Return only the lines running from the line that holds "# Sensor board" to the line that holds "depsgraph = bpy.context.evaluated_depsgraph_get()", including both.

####

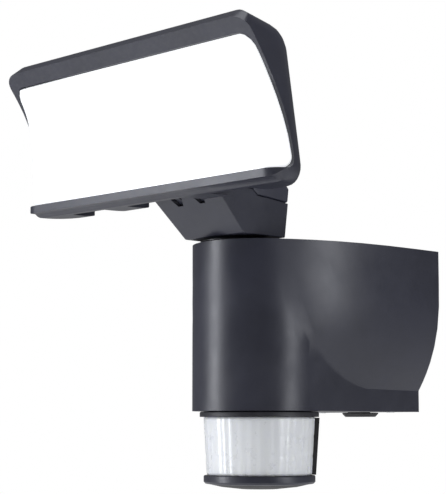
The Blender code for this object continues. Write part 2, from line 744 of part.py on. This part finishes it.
def make_light_engine():
    """Heat sink behind the rear window, LED board, LEDs and the white reflector tray."""
    sink_place = at(0, 0.0745, LIGHT_UP)
    plate = block("heat_sink", (0.1654, 0.003, 0.058), sink_place, ((0.09, 0.09, 0.10), 0.45, 0.6))
    for index in range(FIN_COUNT):
        x = (index - (FIN_COUNT - 1) / 2) * FIN_SPACING
        fin = block_mesh((0.0022, 0.0080, 0.052), at(x, 0.0695, LIGHT_UP))
        cut(plate, as_cutter(link("sink_fin_%d" % index, fin, None)), "UNION")
    for index, (x, up) in enumerate(SINK_SCREWS):
        hole = rod("sink_hole_%d" % index, 0.0014 + GAP, 0.012, at(x, 0.0745, up), None, axis="Y", sides=12)
        cut(plate, as_cutter(hole))
    hang(plate, tilt_pivot)
    for index, (x, up) in enumerate(SINK_SCREWS):
        place = at(x, 0.0765, up)
        screw("sink_screw_%d" % (index + 1), place, (0, -1, 0), tilt_pivot, 0.0014, 0.0023, 0.0050)

    block("led_board", (0.144, 0.0016, 0.048), at(0, 0.0771, LIGHT_UP), ((0.85, 0.86, 0.84), 0.4),
          tilt_pivot)
    for index in range(LED_COUNT):
        place = at((index - (LED_COUNT - 1) / 2) * LED_SPACING, 0.0788, LIGHT_UP)
        block("led_%d" % (index + 1), (0.0070, 0.0012, 0.0070), place, ((0.95, 0.80, 0.25), 0.4), tilt_pivot)

    rows = []
    for share in (0.0, 0.5, 1.0):
        half_x = 0.0755 + 0.0155 * share
        half_up = 0.0262 + 0.0050 * share
        outline = slot_outline(0, LIGHT_UP, half_x, half_up, 0.008, 3)
        rows.append([at(x, 0.0785 + 0.0080 * share, up) for x, up in outline])
    work = bmesh.new()
    skin(work, rows)
    tray = bpy.data.meshes.new("tray")
    work.to_mesh(tray)
    work.free()
    piece = link("reflector", tray, ((0.90, 0.90, 0.90), 0.3), tilt_pivot)
    thickness = piece.modifiers.new("thickness", "SOLIDIFY")
    thickness.thickness = 0.0012
    thickness.offset = 1.0


def diffuser_row(up):
    """One level section of the diffuser, wrapping round its ends to the side walls' edges."""
    side = head_half(up) - HEAD_WALL - GAP
    rise = up - (OPENING_TOP - OPENING_CORNER)
    drop = LIP_TOP + OPENING_LOW_CORNER - up
    for reach, corner in ((rise, OPENING_CORNER - GAP), (drop, OPENING_LOW_CORNER - GAP)):
        if reach > 0:
            side -= corner - math.sqrt(max(corner ** 2 - reach ** 2, 0))
    front = diffuser_forward(up)
    back = min(cheek_forward(max(up, EDGE_END[1])) - 0.0006, front - 0.0008)
    side -= rear_taper(back, up)
    start = min(CORNER_START, side - 0.004)
    right = [(start * index / 4, front) for index in range(5)]
    for index in range(1, 9):
        turn = math.pi / 2 * index / 8
        right.append((start + (side - start) * math.sin(turn), back + (front - back) * math.cos(turn)))
    left = [(-x, forward) for x, forward in reversed(right[1:])]
    return [at(x, forward, up) for x, forward in left + right]


def make_diffuser():
    low = LIP_TOP + GAP
    high = OPENING_TOP - GAP - 0.0012
    shares = (0, 0.01, 0.035, 0.07, 0.11, 0.26, 0.41, 0.56, 0.68, 0.78, 0.86, 0.92, 0.96, 1.0)
    rows = [diffuser_row(low + (high - low) * share) for share in shares]
    sheet(rows, 0.0018, "diffuser", ((0.93, 0.94, 0.95), 0.35), tilt_pivot)


# ---------------------------------------------------------------- sensor

def arc_rows(top_radius, bottom_radius, top, bottom, start, end, steps):
    rows = []
    for radius, up in ((bottom_radius, bottom), (top_radius, top)):
        turns = [start + (end - start) * index / steps for index in range(steps + 1)]
        rows.append([at(radius * math.sin(turn), radius * math.cos(turn), up) for turn in turns])
    return rows


def make_sensor():
    collar = [(SENSOR_COLLAR_RADIUS, -0.0009), (SENSOR_COLLAR_RADIUS, -0.0035), (0.0062, -0.0035),
              (0.0062, 0.0082), (0.0080, 0.0082), (0.0080, -0.0004),
              (SENSOR_COLLAR_RADIUS - 0.0005, -0.0004)]
    turned("sensor_collar", collar, at(0, 0, 0), PLASTIC, sensor_pivot)
    clip = [(0.0115, 0.0066), (0.0115, 0.0046), (0.0080 + GAP, 0.0046), (0.0080 + GAP, 0.0066)]
    turned("sensor_clip_ring", clip, at(0, 0, 0), ((0.55, 0.55, 0.50), 0.5), sensor_pivot, 24)
    seal = [(0.0112, 0.0043), (0.0112, 0.0028), (0.0080 + GAP, 0.0028), (0.0080 + GAP, 0.0043)]
    turned("sensor_seal", seal, at(0, 0, 0), (BLACK, 0.7), sensor_pivot, 24)

    lens = arc_rows(LENS_TOP_RADIUS, LENS_BOTTOM_RADIUS, LENS_TOP, LENS_BOTTOM,
                    -LENS_HALF_ANGLE, LENS_HALF_ANGLE, 40)
    sheet(lens, 0.0016, "sensor_lens", ((0.80, 0.83, 0.90), 0.3), sensor_pivot)
    spine_start = LENS_HALF_ANGLE + math.radians(2)
    spine = arc_rows(SPINE_TOP_RADIUS, SPINE_BOTTOM_RADIUS, LENS_TOP - GAP, LENS_BOTTOM,
                     spine_start, 2 * math.pi - spine_start, 14)
    sheet(spine, 0.0045, "sensor_spine", (BLACK, 0.4), sensor_pivot)

    top = LENS_BOTTOM - GAP
    cap = [(CAP_RADIUS - 0.0004, top), (CAP_RADIUS, top - 0.0006), (CAP_RADIUS, -0.0434), (0.0338, -0.0446),
           (0.0312, -0.0450), (0.0306, -0.0424), (0.0306, top)]
    turned("sensor_cap", cap, at(0, 0, 0), PLASTIC, sensor_pivot)

    dome = [(0.0302, -0.0436), (0.0302, -0.0452), (0.0240, -0.0466), (0.0120, -0.0479), (0.0, CAP_BOTTOM),
            (0.0, CAP_BOTTOM + 0.0018), (0.0230, -0.0448), (0.0285, -0.0436)]
    turned("settings_cover", dome, at(0, 0, 0), ((0.085, 0.083, 0.084), 0.5), sensor_pivot)

    # Sensor board with the detector in front and two setting dials underneath
    block("sensor_board", (0.040, 0.0016, 0.026), at(0, 0.004, -0.0195), BOARD, sensor_pivot)
    detector_forward = 0.004 + 0.0008 + GAP + 0.0021
    rod("motion_detector", 0.0046, 0.0042, at(0, detector_forward, -0.0195), (STEEL, 0.3, 0.9),
        sensor_pivot, "Y", 24)
    rod("dial_board", 0.0285, 0.0016, at(0, 0, -0.0360), BOARD, sensor_pivot, sides=40)
    for name, side, body in (("time_dial", -1, time_pivot), ("light_dial", 1, light_pivot)):
        place = at(side * DIAL_X, 0.006, -0.0398)
        dial = rod(name, 0.0050, 0.0055, place, ((0.80, 0.80, 0.78), 0.4), sides=24)
        groove = block_mesh((0.0012, 0.0110, 0.0012), at(side * DIAL_X, 0.006, -0.0426))
        cut(dial, as_cutter(link(name + "_groove", groove, None)))
        hang(dial, body)


make_base()
make_neck()
make_head()
make_sensor()
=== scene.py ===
"""Looks for the wall floodlight: materials, the faceted sensor lens, light and camera.

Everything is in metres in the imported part's frame: +Z up, the wall is Y = 0 and the lamp faces -Y.
"""

import math

import bmesh
import bpy
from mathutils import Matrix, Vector


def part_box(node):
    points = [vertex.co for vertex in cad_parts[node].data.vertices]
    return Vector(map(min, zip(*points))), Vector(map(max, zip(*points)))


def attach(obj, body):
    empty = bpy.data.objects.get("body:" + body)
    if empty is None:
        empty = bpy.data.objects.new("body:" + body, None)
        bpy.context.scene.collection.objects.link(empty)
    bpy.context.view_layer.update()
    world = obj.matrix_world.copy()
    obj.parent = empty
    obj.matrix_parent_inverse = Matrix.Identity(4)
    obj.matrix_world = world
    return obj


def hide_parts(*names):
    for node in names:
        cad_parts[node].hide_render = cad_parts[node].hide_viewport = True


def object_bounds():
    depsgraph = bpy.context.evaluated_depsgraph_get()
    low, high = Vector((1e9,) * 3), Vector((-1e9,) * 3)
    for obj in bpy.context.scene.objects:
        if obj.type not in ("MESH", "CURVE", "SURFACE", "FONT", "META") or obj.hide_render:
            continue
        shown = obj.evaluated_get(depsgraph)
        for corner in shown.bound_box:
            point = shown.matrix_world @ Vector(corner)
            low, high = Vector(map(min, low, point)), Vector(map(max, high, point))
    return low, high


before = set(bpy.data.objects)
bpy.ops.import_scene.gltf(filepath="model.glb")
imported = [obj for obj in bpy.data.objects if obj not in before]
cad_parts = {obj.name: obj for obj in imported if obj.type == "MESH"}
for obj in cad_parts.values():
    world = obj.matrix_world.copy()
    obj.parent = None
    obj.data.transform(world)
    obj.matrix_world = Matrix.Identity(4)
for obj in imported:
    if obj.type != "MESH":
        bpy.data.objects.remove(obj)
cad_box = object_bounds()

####

→ SOLUTION FOR THIS EXERCISE
    # Sensor board with the detector in front and two setting dials underneath
    block("sensor_board", (0.040, 0.0016, 0.026), at(0, 0.004, -0.0195), BOARD, sensor_pivot)
    detector_forward = 0.004 + 0.0008 + GAP + 0.0021
    rod("motion_detector", 0.0046, 0.0042, at(0, detector_forward, -0.0195), (STEEL, 0.3, 0.9),
        sensor_pivot, "Y", 24)
    rod("dial_board", 0.0285, 0.0016, at(0, 0, -0.0360), BOARD, sensor_pivot, sides=40)
    for name, side, body in (("time_dial", -1, time_pivot), ("light_dial", 1, light_pivot)):
        place = at(side * DIAL_X, 0.006, -0.0398)
        dial = rod(name, 0.0050, 0.0055, place, ((0.80, 0.80, 0.78), 0.4), sides=24)
        groove = block_mesh((0.0012, 0.0110, 0.0012), at(side * DIAL_X, 0.006, -0.0426))
        cut(dial, as_cutter(link(name + "_groove", groove, None)))
        hang(dial, body)


make_base()
make_neck()
make_head()
make_sensor()
=== scene.py ===
"""Looks for the wall floodlight: materials, the faceted sensor lens, light and camera.

Everything is in metres in the imported part's frame: +Z up, the wall is Y = 0 and the lamp faces -Y.
"""

import math

import bmesh
import bpy
from mathutils import Matrix, Vector


def part_box(node):
    points = [vertex.co for vertex in cad_parts[node].data.vertices]
    return Vector(map(min, zip(*points))), Vector(map(max, zip(*points)))


def attach(obj, body):
    empty = bpy.data.objects.get("body:" + body)
    if empty is None:
        empty = bpy.data.objects.new("body:" + body, None)
        bpy.context.scene.collection.objects.link(empty)
    bpy.context.view_layer.update()
    world = obj.matrix_world.copy()
    obj.parent = empty
    obj.matrix_parent_inverse = Matrix.Identity(4)
    obj.matrix_world = world
    return obj


def hide_parts(*names):
    for node in names:
        cad_parts[node].hide_render = cad_parts[node].hide_viewport = True


def object_bounds():
    depsgraph = bpy.context.evaluated_depsgraph_get()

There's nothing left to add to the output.